[Exercise details]: Print out every line, exactly as written.

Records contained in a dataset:
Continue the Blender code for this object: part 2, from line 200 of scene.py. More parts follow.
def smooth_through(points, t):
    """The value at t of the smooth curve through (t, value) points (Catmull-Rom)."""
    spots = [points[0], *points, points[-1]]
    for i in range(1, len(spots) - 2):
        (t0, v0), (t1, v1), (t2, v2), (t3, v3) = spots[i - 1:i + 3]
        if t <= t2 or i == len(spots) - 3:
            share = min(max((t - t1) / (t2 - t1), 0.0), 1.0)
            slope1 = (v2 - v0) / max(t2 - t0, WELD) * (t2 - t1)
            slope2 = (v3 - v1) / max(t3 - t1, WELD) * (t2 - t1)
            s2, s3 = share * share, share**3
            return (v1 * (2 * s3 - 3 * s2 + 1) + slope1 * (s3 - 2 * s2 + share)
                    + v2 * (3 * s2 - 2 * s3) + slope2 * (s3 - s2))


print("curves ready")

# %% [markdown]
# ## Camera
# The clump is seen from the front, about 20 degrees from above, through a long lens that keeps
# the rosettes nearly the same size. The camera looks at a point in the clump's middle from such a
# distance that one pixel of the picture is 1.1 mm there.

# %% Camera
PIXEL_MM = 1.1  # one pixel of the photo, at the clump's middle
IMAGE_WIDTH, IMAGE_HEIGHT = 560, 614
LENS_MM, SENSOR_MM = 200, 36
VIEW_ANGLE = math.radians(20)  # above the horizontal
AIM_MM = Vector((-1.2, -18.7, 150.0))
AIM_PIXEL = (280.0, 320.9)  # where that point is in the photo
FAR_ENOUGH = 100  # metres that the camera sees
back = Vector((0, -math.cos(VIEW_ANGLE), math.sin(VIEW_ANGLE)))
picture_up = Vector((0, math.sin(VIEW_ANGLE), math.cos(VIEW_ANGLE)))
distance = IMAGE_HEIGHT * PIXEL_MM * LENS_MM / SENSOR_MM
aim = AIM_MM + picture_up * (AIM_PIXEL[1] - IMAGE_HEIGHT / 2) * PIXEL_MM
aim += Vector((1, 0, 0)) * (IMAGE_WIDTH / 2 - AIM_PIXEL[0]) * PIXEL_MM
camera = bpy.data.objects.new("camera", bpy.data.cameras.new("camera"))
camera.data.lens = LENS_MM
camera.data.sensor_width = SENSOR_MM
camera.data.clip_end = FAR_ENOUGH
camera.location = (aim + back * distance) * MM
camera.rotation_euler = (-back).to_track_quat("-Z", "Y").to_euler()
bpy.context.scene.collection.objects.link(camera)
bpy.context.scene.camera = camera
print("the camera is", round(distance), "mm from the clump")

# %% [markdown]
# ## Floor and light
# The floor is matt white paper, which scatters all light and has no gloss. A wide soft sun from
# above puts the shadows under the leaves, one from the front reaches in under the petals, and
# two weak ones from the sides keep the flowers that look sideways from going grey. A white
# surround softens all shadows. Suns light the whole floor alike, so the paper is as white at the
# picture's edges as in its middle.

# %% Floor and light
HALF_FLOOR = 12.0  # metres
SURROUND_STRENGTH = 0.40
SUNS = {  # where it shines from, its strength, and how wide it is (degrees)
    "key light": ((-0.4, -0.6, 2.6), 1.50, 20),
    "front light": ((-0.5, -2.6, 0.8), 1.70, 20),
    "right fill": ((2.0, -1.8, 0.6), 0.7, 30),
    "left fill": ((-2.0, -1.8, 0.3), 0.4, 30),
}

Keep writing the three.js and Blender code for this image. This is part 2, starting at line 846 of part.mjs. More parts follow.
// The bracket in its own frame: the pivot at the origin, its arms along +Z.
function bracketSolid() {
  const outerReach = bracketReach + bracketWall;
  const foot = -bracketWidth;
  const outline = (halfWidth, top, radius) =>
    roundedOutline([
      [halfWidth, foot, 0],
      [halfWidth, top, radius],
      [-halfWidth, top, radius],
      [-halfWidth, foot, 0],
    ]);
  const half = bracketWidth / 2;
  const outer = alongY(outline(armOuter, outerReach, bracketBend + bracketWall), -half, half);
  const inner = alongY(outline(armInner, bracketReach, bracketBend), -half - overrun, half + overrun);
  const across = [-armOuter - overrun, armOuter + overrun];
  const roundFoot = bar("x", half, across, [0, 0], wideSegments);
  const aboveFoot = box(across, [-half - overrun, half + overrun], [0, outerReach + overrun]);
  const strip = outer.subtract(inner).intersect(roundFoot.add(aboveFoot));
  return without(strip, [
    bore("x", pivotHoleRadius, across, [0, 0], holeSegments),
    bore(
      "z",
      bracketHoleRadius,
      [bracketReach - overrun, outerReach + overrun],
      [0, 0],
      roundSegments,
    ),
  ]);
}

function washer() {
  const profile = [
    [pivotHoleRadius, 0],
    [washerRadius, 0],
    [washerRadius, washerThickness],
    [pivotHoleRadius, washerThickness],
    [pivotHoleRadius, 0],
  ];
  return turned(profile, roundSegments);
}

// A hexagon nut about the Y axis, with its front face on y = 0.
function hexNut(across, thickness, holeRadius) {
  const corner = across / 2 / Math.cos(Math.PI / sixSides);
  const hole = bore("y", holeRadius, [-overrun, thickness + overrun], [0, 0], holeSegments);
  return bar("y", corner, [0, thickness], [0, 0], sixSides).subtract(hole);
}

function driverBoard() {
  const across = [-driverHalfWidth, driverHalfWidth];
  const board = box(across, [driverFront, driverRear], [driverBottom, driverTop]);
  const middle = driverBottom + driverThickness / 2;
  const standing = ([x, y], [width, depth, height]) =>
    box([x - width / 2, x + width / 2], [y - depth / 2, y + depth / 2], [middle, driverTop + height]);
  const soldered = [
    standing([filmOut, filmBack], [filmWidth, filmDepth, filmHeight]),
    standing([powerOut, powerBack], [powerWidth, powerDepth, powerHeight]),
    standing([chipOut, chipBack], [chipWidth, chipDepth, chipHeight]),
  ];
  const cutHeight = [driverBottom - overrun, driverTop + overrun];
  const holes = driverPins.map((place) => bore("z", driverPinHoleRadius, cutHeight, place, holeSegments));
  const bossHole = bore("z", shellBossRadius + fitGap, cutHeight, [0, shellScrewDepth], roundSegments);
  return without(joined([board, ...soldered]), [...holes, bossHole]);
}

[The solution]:
Continue the Blender code for this object: part 2, from line 200 of scene.py. More parts follow.
def smooth_through(points, t):
    """The value at t of the smooth curve through (t, value) points (Catmull-Rom)."""
    spots = [points[0], *points, points[-1]]
    for i in range(1, len(spots) - 2):
        (t0, v0), (t1, v1), (t2, v2), (t3, v3) = spots[i - 1:i + 3]
        if t <= t2 or i == len(spots) - 3:
            share = min(max((t - t1) / (t2 - t1), 0.0), 1.0)
            slope1 = (v2 - v0) / max(t2 - t0, WELD) * (t2 - t1)
            slope2 = (v3 - v1) / max(t3 - t1, WELD) * (t2 - t1)
            s2, s3 = share * share, share**3
            return (v1 * (2 * s3 - 3 * s2 + 1) + slope1 * (s3 - 2 * s2 + share)
                    + v2 * (3 * s2 - 2 * s3) + slope2 * (s3 - s2))


print("curves ready")

# %% [markdown]
# ## Camera
# The clump is seen from the front, about 20 degrees from above, through a long lens that keeps
# the rosettes nearly the same size. The camera looks at a point in the clump's middle from such a
# distance that one pixel of the picture is 1.1 mm there.

# %% Camera
PIXEL_MM = 1.1  # one pixel of the photo, at the clump's middle
IMAGE_WIDTH, IMAGE_HEIGHT = 560, 614
LENS_MM, SENSOR_MM = 200, 36
VIEW_ANGLE = math.radians(20)  # above the horizontal
AIM_MM = Vector((-1.2, -18.7, 150.0))
AIM_PIXEL = (280.0, 320.9)  # where that point is in the photo
FAR_ENOUGH = 100  # metres that the camera sees
back = Vector((0, -math.cos(VIEW_ANGLE), math.sin(VIEW_ANGLE)))
picture_up = Vector((0, math.sin(VIEW_ANGLE), math.cos(VIEW_ANGLE)))
distance = IMAGE_HEIGHT * PIXEL_MM * LENS_MM / SENSOR_MM
aim = AIM_MM + picture_up * (AIM_PIXEL[1] - IMAGE_HEIGHT / 2) * PIXEL_MM
aim += Vector((1, 0, 0)) * (IMAGE_WIDTH / 2 - AIM_PIXEL[0]) * PIXEL_MM
camera = bpy.data.objects.new("camera", bpy.data.cameras.new("camera"))
camera.data.lens = LENS_MM
camera.data.sensor_width = SENSOR_MM
camera.data.clip_end = FAR_ENOUGH
camera.location = (aim + back * distance) * MM
camera.rotation_euler = (-back).to_track_quat("-Z", "Y").to_euler()
bpy.context.scene.collection.objects.link(camera)
bpy.context.scene.camera = camera
print("the camera is", round(distance), "mm from the clump")

# %% [markdown]
# ## Floor and light
# The floor is matt white paper, which scatters all light and has no gloss. A wide soft sun from
# above puts the shadows under the leaves, one from the front reaches in under the petals, and
# two weak ones from the sides keep the flowers that look sideways from going grey. A white
# surround softens all shadows. Suns light the whole floor alike, so the paper is as white at the
# picture's edges as in its middle.

# %% Floor and light
HALF_FLOOR = 12.0  # metres
SURROUND_STRENGTH = 0.40
SUNS = {  # where it shines from, its strength, and how wide it is (degrees)
    "key light": ((-0.4, -0.6, 2.6), 1.50, 20),
    "front light": ((-0.5, -2.6, 0.8), 1.70, 20),
    "right fill": ((2.0, -1.8, 0.6), 0.7, 30),
    "left fill": ((-2.0, -1.8, 0.3), 0.4, 30),
}

Keep writing the three.js and Blender code for this image. This is part 2, starting at line 846 of part.mjs. More parts follow.
// The bracket in its own frame: the pivot at the origin, its arms along +Z.
function bracketSolid() {
  const outerReach = bracketReach + bracketWall;
  const foot = -bracketWidth;
  const outline = (halfWidth, top, radius) =>
    roundedOutline([
      [halfWidth, foot, 0],
      [halfWidth, top, radius],
      [-halfWidth, top, radius],
      [-halfWidth, foot, 0],
    ]);
  const half = bracketWidth / 2;
  const outer = alongY(outline(armOuter, outerReach, bracketBend + bracketWall), -half, half);
  const inner = alongY(outline(armInner, bracketReach, bracketBend), -half - overrun, half + overrun);
  const across = [-armOuter - overrun, armOuter + overrun];
  const roundFoot = bar("x", half, across, [0, 0], wideSegments);
  const aboveFoot = box(across, [-half - overrun, half + overrun], [0, outerReach + overrun]);
  const strip = outer.subtract(inner).intersect(roundFoot.add(aboveFoot));
  return without(strip, [
    bore("x", pivotHoleRadius, across, [0, 0], holeSegments),
    bore(
      "z",
      bracketHoleRadius,
      [bracketReach - overrun, outerReach + overrun],
      [0, 0],
      roundSegments,
    ),
  ]);
}

function washer() {
  const profile = [
    [pivotHoleRadius, 0],
    [washerRadius, 0],
    [washerRadius, washerThickness],
    [pivotHoleRadius, washerThickness],
    [pivotHoleRadius, 0],
  ];
  return turned(profile, roundSegments);
}

// A hexagon nut about the Y axis, with its front face on y = 0.
function hexNut(across, thickness, holeRadius) {
  const corner = across / 2 / Math.cos(Math.PI / sixSides);
  const hole = bore("y", holeRadius, [-overrun, thickness + overrun], [0, 0], holeSegments);
  return bar("y", corner, [0, thickness], [0, 0], sixSides).subtract(hole);
}

function driverBoard() {
  const across = [-driverHalfWidth, driverHalfWidth];
  const board = box(across, [driverFront, driverRear], [driverBottom, driverTop]);
  const middle = driverBottom + driverThickness / 2;
  const standing = ([x, y], [width, depth, height]) =>
    box([x - width / 2, x + width / 2], [y - depth / 2, y + depth / 2], [middle, driverTop + height]);
  const soldered = [
    standing([filmOut, filmBack], [filmWidth, filmDepth, filmHeight]),
    standing([powerOut, powerBack], [powerWidth, powerDepth, powerHeight]),
    standing([chipOut, chipBack], [chipWidth, chipDepth, chipHeight]),
  ];
  const cutHeight = [driverBottom - overrun, driverTop + overrun];
  const holes = driverPins.map((place) => bore("z", driverPinHoleRadius, cutHeight, place, holeSegments));
  const bossHole = bore("z", shellBossRadius + fitGap, cutHeight, [0, shellScrewDepth], roundSegments);
  return without(joined([board, ...soldered]), [...holes, bossHole]);
}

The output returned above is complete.